Will a hurricane and a kind minister who had kind eyes and a dumpy Jeep throw more obstacles in her hunt?

Find out in “Seasoned Grace”.


Tabitha Bouldin

Some stories grab hold and won’t let go. I experienced one such story as I work through the Independence Islands books. Stealing the First Mate is one of those books that forced me to dig deep. I don’t mind. Not at all. I love when stories teach me something, especially something about myself.

I struggled with several parts of this story, which is not unusual. I suppose we all have doubts. I’m sure I’m not alone in that. Nigel has doubts too. He’s struggled with his love for his best friend, certain he doesn’t deserve her. He believes in protecting Darcy, even at the risk of his own happiness. Considering they’ve been friends since Kindergarten and you have an added element of fun.

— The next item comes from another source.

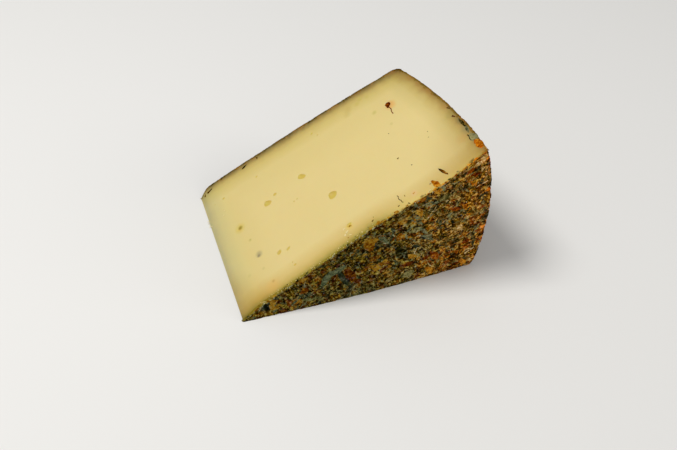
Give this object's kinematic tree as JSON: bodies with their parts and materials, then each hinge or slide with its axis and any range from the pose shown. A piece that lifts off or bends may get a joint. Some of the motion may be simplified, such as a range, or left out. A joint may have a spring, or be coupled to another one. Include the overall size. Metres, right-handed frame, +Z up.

I love a friends-to-something-more. Don’t you?

There’s always a tension in those situations that appeals to me and draws me into the story.

Jesus is also a friend who wants to tell you a story.

The same thing happened again in my next book in the series, Footprints on her Heart. Just when I thought I’d get to write all about the animals (which I did) and not have a soul-searching lesson to face myself, Kara walked onto the page. This girl is something else. She came into Footprints and took over. Some of these characters, I don’t know where they get this need to have their story told. Not like I created them or anything (ha!). Truly though, God gets the credit for what I do. It’s only through Him that I could even put words to the page, much less have the courage to share them with you. Footprints on her Heart is near and dear to me as Kara is the closest I’ve ever come to writing myself as a character. She’s introverted to the extreme but also has a biting wit (I missed out on that part). Through Trent and Kara, I learned that being as introverted as I am is not always a bad thing. Are there things I wish I could change? Sure. Does Kara wish she could change? Absolutely. Will she? I hope you’ll read her story and find out.